Wednesday, February 11, 2009

Let Wall Street Fail?

Let Wall Street Fail describes a plan that will not be tried, and maybe shouldn't be.

But how about an intermediate, pseudo-market approach? Have the government act on the market principle that money will be directed to those that do the best job. Use TARP's remaining $350 billion to keep things afloat for the next couple of months, but with fair warning that at the end of that time, the half of outfits that have done the best job of reforming and resuscitating themselves will get additional taxpayer support. The other half will be turned loose, and good luck to them. Is there any doubt we'd see a marked increase in seriousness and urgency among these firms? There's nothing like a competition for survival to focus the mind.

In contrast, the current approach talks loosely about trillions (!) in additional bail out money on the way, and everybody can look forward to getting whatever they need.
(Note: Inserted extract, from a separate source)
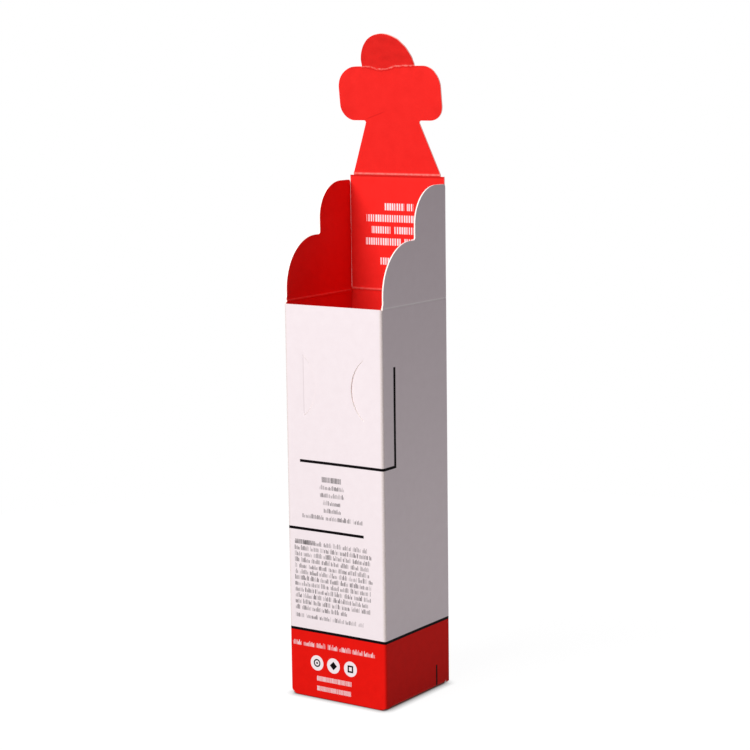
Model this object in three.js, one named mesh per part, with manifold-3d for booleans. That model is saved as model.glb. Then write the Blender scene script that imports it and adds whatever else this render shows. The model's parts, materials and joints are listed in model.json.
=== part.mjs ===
// A tall tuck end box of folded board, standing open: a square tube with two dust flaps,
// a lid panel with a winged locking tongue, two lock slits in the front and a tuck bottom.
// Millimetres, +Z up, the origin at the middle of the base, the front facing -Y.
import * as THREE from "three";
import { mergeVertices } from "three/addons/utils/BufferGeometryUtils.js";
import Module from "manifold-3d";

const wasm = await Module();
wasm.setup();

// Board
const board = 0.5;
const foldRadius = 0.65; // to the middle of the board, at an upright fold
const bendSteps = 4; // straight facets in one fold

// Tube
const width = 41;
const depth = 41;
const frontHeight = 140;
const glueWidth = 12; // how far the glue flap reaches along the right panel
const glueSetback = 2.5; // the glue flap's ends stop short of the tube's ends
const seamSetback = 0.5; // the right panel's raw edge stops short of the back face

// Clearances
const creaseSlack = 0.15; // air beyond half the board on each side of a crease
const layerGap = 0.2; // air between two flaps that lie on each other when closed
const seatGap = 0.3; // air between pieces that rest on each other as it stands
const tipPlay = 0.25; // a closed dust flap's tip to the panel across
const lidPlay = 0.25; // a lid edge to the upright dust flap beside it
const tuckPlay = 0.4; // the bottom tuck to the back panel

// Dust flaps, with heights from their crease
const flapCreaseRise = 0.2; // the lower crease above the front panel's cut edge
const flapFootInset = 1.2; // the flap's front edge inside the front face
const flapHeelInset = 0.9; // and its back edge inside the back face
const flapHeelRadius = 1.2;
const notchHeight = 21.8;
const notchPlace = 0.8; // the notch's upright edge, behind the middle
const notchRadius = 1;
const lowerLobeLevel = 2.9; // the level stretch between the lower lobe and the notch
const lowerLobeFoot = 4;
const upperLobeLevel = 5.8; // the level stretch at the tip, ahead of the flap's back edge
const upperLobeRise = 12.6;

// Lid panel and its tongue
const lidReach = 0.4; // the closed lid's crease past the front face
const lidTaper = 0.3; // narrowing of each edge towards the tongue
const tongueLean = 7; // degrees forward of the lid, as it stands
const tongueBase = 36.8;
const neckWidth = 22.6;
const neckLength = 19.3;
const headWidth = 43;
const headLength = 19.1;
const wingLowRadius = 5.5;
const wingHighRadius = 7.5;
const crownWidth = 22;
const crownLength = 12.1;
const crownBend = 15; // degrees forward of the head
const crownBendRadius = 1.5;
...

In fact, the bigger mess you got yourself into, the more public money you'll get. With no apparent effort to direct the money only to the most deserving, these firms are not forced to be competitors to excel each other in a race to survive -- they've become allies in a cooperative woe-is-us lobbying effort to extract the maximum from the public purse. They're a team, and with enough trillions, it's a game they all can win.
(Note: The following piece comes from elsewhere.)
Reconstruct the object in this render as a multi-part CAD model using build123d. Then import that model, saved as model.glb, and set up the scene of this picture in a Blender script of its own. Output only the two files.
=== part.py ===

This is all completely predictable. Given the policy framework they're operating in, these firms would be irrational to act in any other way. It's the badly conceived policy of non-contingent government largesse that's the problem. Instead, let's make taxpayer support depend on being in the top half by a date certain, and then stand back and let them fight it out.

Won't happen. But if there is a sensible policy principle in the current approach, I can't find it.